The simple fact seems to be, that if any effect be produced in our minds by the power of God, it is a passive impression, and is very absurdly called a voluntary state of the will. And even if such an impression could be a voluntary state, or a volition, properly so called, we should not be responsible for it, because it is produced by the omnipotence of God. This, we doubt not, is in perfect accordance with the universal consciousness and voice of mankind, and cannot be resisted by the sophistical evasions of particular men, how great soever may be their genius, or exalted their piety.

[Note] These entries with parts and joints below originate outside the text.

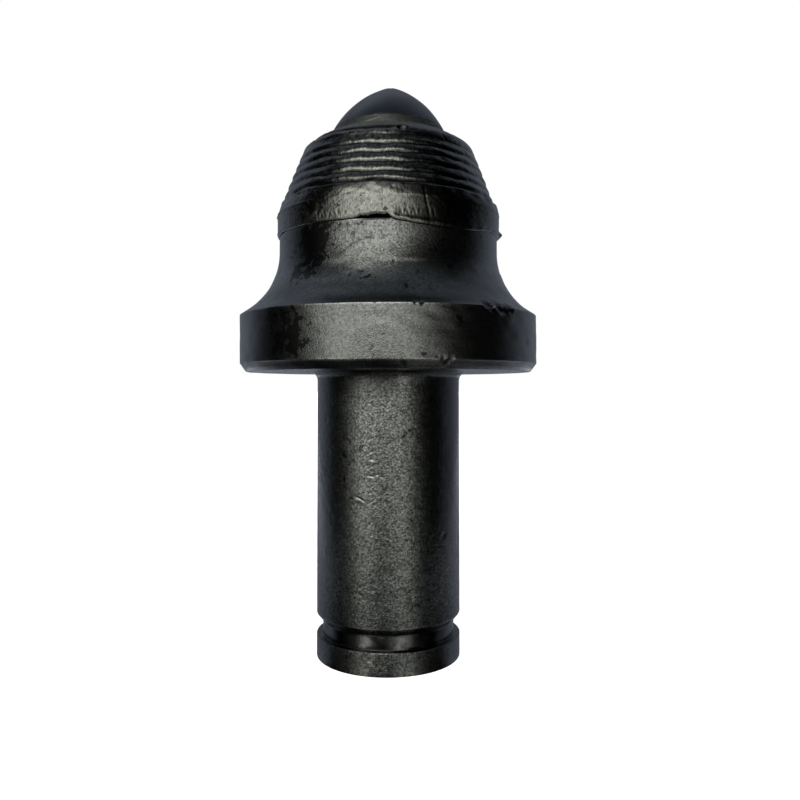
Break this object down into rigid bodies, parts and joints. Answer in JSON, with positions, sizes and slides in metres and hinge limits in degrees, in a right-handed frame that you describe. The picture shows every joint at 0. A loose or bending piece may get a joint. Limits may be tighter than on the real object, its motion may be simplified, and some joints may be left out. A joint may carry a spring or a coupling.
{
  "type": "round shank cutting pick",
  "caption": "Round-shank cutting pick with a carbide button, a ridged welded wear overlay, a wide collar and a retainer groove near the shank end.",
  "frame": {"origin": "centre of the shank's flat end face, on which the pick stands", "axes": "+Z along the pick's axis from the shank end to the carbide button; -Y is the side that the picture shows"},
  "size_m": [0.0624, 0.0622, 0.1201],
  "materials": {
    "oil_black_steel": "forged and turned alloy steel, blackened and oiled, satin sheen with fine pebbled grain",
    "weld_overlay": "welded wear overlay, dark satin metal with rounded bead ridges",
    "braze_filler": "brazing filler, blackened with the body",
    "carbide": "sintered tungsten carbide, smooth dark blue-grey"
  },
  "bodies": {
    "root": {"steel_body": "oil_black_steel", "hardfacing": "weld_overlay", "braze_ring": "braze_filler", "carbide_button": "carbide"}
  },
  "joints": []
}
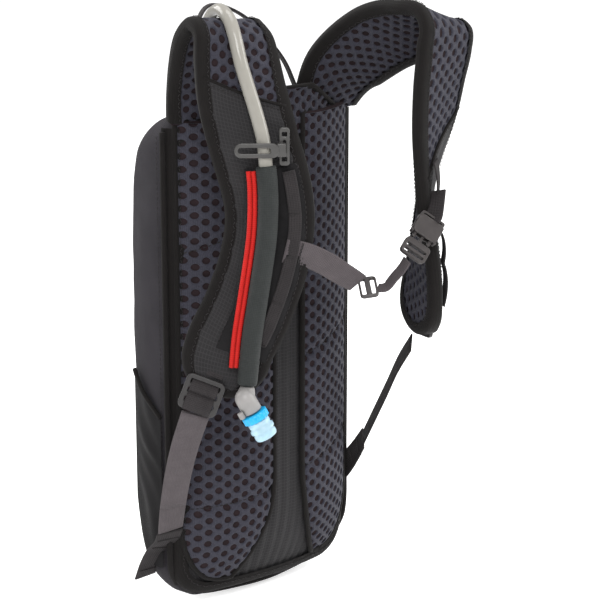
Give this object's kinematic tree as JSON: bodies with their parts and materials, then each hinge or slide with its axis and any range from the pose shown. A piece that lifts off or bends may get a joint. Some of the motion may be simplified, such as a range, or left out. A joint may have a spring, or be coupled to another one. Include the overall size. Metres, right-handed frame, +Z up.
{
  "type": "hydration_backpack",
  "caption": "Slim hydration backpack with mesh back pads, padded shoulder straps, sternum strap, reservoir and drinking hose with bite valve",
  "frame": {"origin": "where the haul loop hangs, on the pack's middle plane, 59 mm above the top of the bag", "axes": "+Z up, +X the wearer's left, the wearer's back rests on the -Y side"},
  "size_m": [0.2233, 0.1972, 0.4521],
  "materials": {
    "spacer_mesh": "air mesh knitted with an open honeycomb of holes over dark foam",
    "ripstop": "dark grey ripstop with a fine grid",
    "gusset_cloth": "charcoal plain weave",
    "stretch_cloth": "black stretch knit",
    "binding": "black-brown folded binding tape",
    "webbing": "taupe-grey ribbed webbing",
    "webbing_dark": "dark ribbed webbing",
    "dark_plastic": "moulded dark grey plastic",
    "brown_plastic": "moulded grey-brown plastic",
    "smoky_plastic": "smoky translucent plastic",
    "hose_plastic": "milky translucent hose",
    "hose_cover": "dark grey-green woven sleeve",
    "red_piping": "ribbed bright red cord",
    "valve_grey": "light grey moulded plastic",
    "valve_blue": "bright blue moulded plastic",
    "cap_silicone": "pale blue translucent silicone",
    "reservoir_film": "clear blue-tinted film",
    "stiff_sheet": "white-grey plastic sheet"
  },
  "bodies": {
    "pack": {"back_panel": "ripstop", "frame_sheet": "stiff_sheet", "back_pad_right": "spacer_mesh", "back_pad_left": "spacer_mesh", "yoke_pad": "spacer_mesh", "main_shell": "gusset_cloth", "reservoir_divider": "ripstop", "edge_piping": "binding", "side_pocket_right": "stretch_cloth", "side_pocket_left": "stretch_cloth", "main_zip_chain": "binding", "haul_loop": "webbing_dark", "hose_port": "binding", "reservoir": "reservoir_film", "reservoir_slide_closure": "valve_grey", "reservoir_outlet": "valve_blue", "reservoir_hanger": "dark_plastic", "inner_hose": "hose_plastic", "upper_hose": "hose_plastic", "hose_clip_plate": "smoky_plastic", "hose_clip_arm": "smoky_plastic", "hose_dock_piping": "red_piping", "shoulder_strap_right": "spacer_mesh", "shoulder_strap_left": "spacer_mesh", "strap_binding_right": "binding", "strap_binding_left": "binding", "strap_cover_right": "ripstop", "strap_cover_left": "ripstop", "daisy_chain_right": "webbing", "daisy_chain_left": "webbing", "adjuster_stub_right": "webbing_dark", "adjuster_stub_left": "webbing_dark", "lower_webbing_right": "webbing", "lower_webbing_left": "webbing_dark", "anchor_tab_right": "webbing_dark", "anchor_tab_left": "webbing_dark", "sternum_webbing_right": "webbing", "buckle_loop": "webbing_dark", "buckle_housing": "brown_plastic"},
    "hose_drop": {"lower_hose": "hose_plastic", "hose_sleeve": "hose_cover"},
    "valve": {"valve_elbow": "valve_grey"},
    "shutoff": {"valve_shutoff": "valve_grey"},
    "mouthpiece": {"valve_collar": "valve_blue", "bite_cap": "cap_silicone"},
    "lock_right": {"ladder_lock_right": "dark_plastic"},
    "lock_left": {"ladder_lock_left": "dark_plastic"},
    "zip_runner": {"zip_slider": "dark_plastic"},
    "zip_pull": {"zip_puller": "dark_plastic"},
    "sternum_tail": {"buckle_tongue": "brown_plastic", "sternum_webbing_left": "webbing", "sternum_slider": "brown_plastic"},
    "prong_upper": {"buckle_prong_upper": "brown_plastic"},
    "prong_lower": {"buckle_prong_lower": "brown_plastic"}
  },
  "joints": [
    {"name": "hose_swing", "type": "hinge", "parent": "pack", "child": "hose_drop", "pos_m": [-0.065, -0.092, -0.077], "axis": [-0.769, 0.6392, 0], "range_deg": [0, 30]},
    {"name": "valve_swivel", "type": "hinge", "parent": "hose_drop", "child": "valve", "pos_m": [-0.081, -0.091, -0.239], "axis": [0, 0, 1], "range_deg": [-25, 25]},
    {"name": "shutoff_turn", "type": "hinge", "parent": "valve", "child": "shutoff", "pos_m": [-0.086, -0.095, -0.2415], "axis": [0.3601, -0.3201, -0.8763], "range_deg": [0, 60]},
    {"name": "mouthpiece_twist", "type": "hinge", "parent": "valve", "child": "mouthpiece", "pos_m": [-0.086, -0.095, -0.2415], "axis": [0.3601, -0.3201, -0.8763], "range_deg": [0, 90]},
    {"name": "right_lock_tilt", "type": "hinge", "parent": "pack", "child": "lock_right", "pos_m": [-0.09836, -0.06906, -0.2314], "axis": [-0.701, 0.6154, 0.3604], "range_deg": [0, 35]},
    {"name": "left_lock_tilt", "type": "hinge", "parent": "pack", "child": "lock_left", "pos_m": [0.09466, -0.07984, -0.20762], "axis": [-0.2397, -0.969, 0.0599], "range_deg": [0, 35]},
    {"name": "zip_run", "type": "slide", "parent": "pack", "child": "zip_runner", "axis": [0, 0, 1], "range_m": [-0.1, 0.02]},
    {"name": "zip_pull_lift", "type": "hinge", "parent": "zip_runner", "child": "zip_pull", "pos_m": [-0.06293, 0.05443, -0.18], "axis": [0.9431, 0.3326, 0], "range_deg": [0, 100]},
    {"name": "buckle_release", "type": "slide", "parent": "pack", "child": "sternum_tail", "axis": [-0.7217, -0.1203, -0.6816], "range_m": [0, 0.012]},
    {"name": "prong_upper_squeeze", "type": "hinge", "parent": "sternum_tail", "child": "prong_upper", "pos_m": [0.04838, -0.1325, -0.14783], "axis": [-0.2989, -0.837, 0.4584], "range_deg": [0, 7], "stiffness_Nm_per_rad": 0.05},
    {"name": "prong_lower_squeeze", "type": "hinge", "parent": "sternum_tail", "child": "prong_lower", "pos_m": [0.04074, -0.12597, -0.1409], "axis": [-0.2989, -0.837, 0.4584], "range_deg": [-7, 0]}
  ],
  "couplings": [
    {"joint": "prong_lower_squeeze", "follows": "prong_upper_squeeze", "ratio": -1}
  ]
}
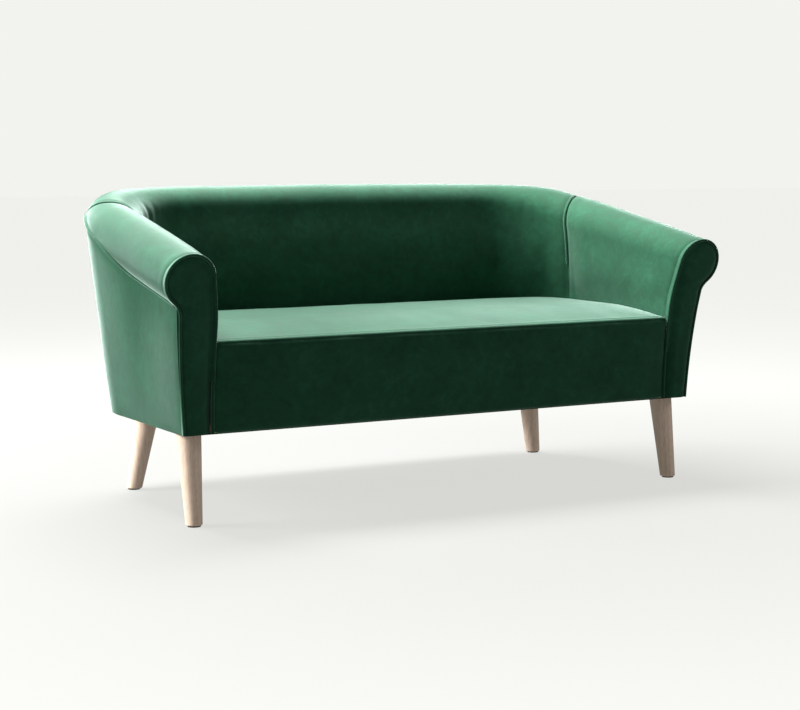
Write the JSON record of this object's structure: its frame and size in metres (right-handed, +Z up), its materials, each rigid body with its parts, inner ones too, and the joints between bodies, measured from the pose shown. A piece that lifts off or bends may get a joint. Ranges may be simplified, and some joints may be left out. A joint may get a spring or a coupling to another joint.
{
  "type": "upholstered sofa",
  "caption": "Upholstered tub sofa for two or three, with scrolled arms that rise into a curved padded back, a fixed seat and splayed turned wooden legs.",
  "frame": {"origin": "on the floor under the middle of the sofa's bounding box", "axes": "+X to the right seen from the front, along the seat; -Y is where the seat faces; +Z up"},
  "size_m": [1.5316, 0.8092, 0.753],
  "materials": {
    "velvet": "green short-pile velvet with a soft sheen",
    "lining_cloth": "black spun-bonded lining",
    "foam": "open-cell upholstery foam",
    "felt": "grey needled felt",
    "webbing": "woven elastic webbing",
    "beech": "pale matt lacquered beech",
    "fibreboard": "thin hardboard",
    "spring_steel": "drawn spring wire",
    "zinc_steel": "zinc plated",
    "glide": "black plastic glide",
    "plywood": "birch plywood",
    "pine": "planed pine"
  },
  "bodies": {
    "root": {"arm_base_rail_left": "pine", "arm_base_rail_right": "pine", "arm_facing_cover_left": "velvet", "arm_facing_cover_right": "velvet", "arm_facing_foam_left": "foam", "arm_facing_foam_right": "foam", "arm_facing_piping_left": "velvet", "arm_facing_piping_right": "velvet", "arm_front_board_left": "plywood", "arm_front_board_right": "plywood", "arm_shelves": "plywood", "arm_top_rail_left": "pine", "arm_top_rail_right": "pine", "back_base_rail": "pine", "back_posts": "pine", "back_shelf": "plywood", "back_spacers": "pine", "back_top_rail": "pine", "corner_base_rail_left": "pine", "corner_base_rail_right": "pine", "corner_top_rail_left": "pine", "corner_top_rail_right": "pine", "dust_cover": "lining_cloth", "front_border_cover": "velvet", "front_border_foam": "foam", "front_corner_blocks": "pine", "front_left_leg": "beech", "front_right_leg": "beech", "front_seat_rail": "pine", "inside_arm_cover_left": "velvet", "inside_arm_cover_right": "velvet", "inside_arm_foam_left": "foam", "inside_arm_foam_right": "foam", "inside_back_cover": "velvet", "inside_back_foam": "foam", "inside_webbing": "webbing", "leg_bolts": "zinc_steel", "leg_glides": "glide", "leg_plates": "zinc_steel", "outside_arm_cover_left": "velvet", "outside_arm_cover_right": "velvet", "outside_arm_panel_left": "fibreboard", "outside_arm_panel_right": "fibreboard", "outside_back_cover": "velvet", "outside_back_panel": "fibreboard", "plate_screws": "zinc_steel", "rear_arm_posts": "pine", "rear_left_leg": "beech", "rear_leg_blocks": "pine", "rear_right_leg": "beech", "rear_seat_rail": "pine", "roll_piping": "velvet", "seat_bearers": "pine", "seat_cover": "velvet", "seat_foam": "foam", "seat_springs": "spring_steel", "side_seat_rail_left": "pine", "side_seat_rail_right": "pine", "spring_clips": "zinc_steel", "spring_felt": "felt"}
  },
  "joints": []
}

We shall, in conclusion, add one more great name to the list of those who, from their zeal for the glory of the divine omnipotence, have really and clearly made God the author of sin. The denial of his scheme of "a rigid and absolute predestination," as he calls it, Dr. Chalmers deems equivalent to the assertion, that "things grow up from the dark womb of non-entity, which omnipotence did not summon into being, and which omniscience could not foretell." And again, "At this rate, events would come forth uncaused from the womb of non-entity, to which omnipotence did not give birth, and which omniscience could not foresee."(86) Now all this is spoken, be it remembered, in relation to the volitions or acts of men. But if there are no such events, except such as omnipotence gives birth to, or summons into being, how clear and how irresistible is the conclusion that God is the author of the sinful acts of the creature? It were better, we say, ten thousand times better, that sin, that monstrous birth of night and darkness, should grow up out of the womb of nonentity, if such were the only alternative, than that it should proceed from the bosom of God.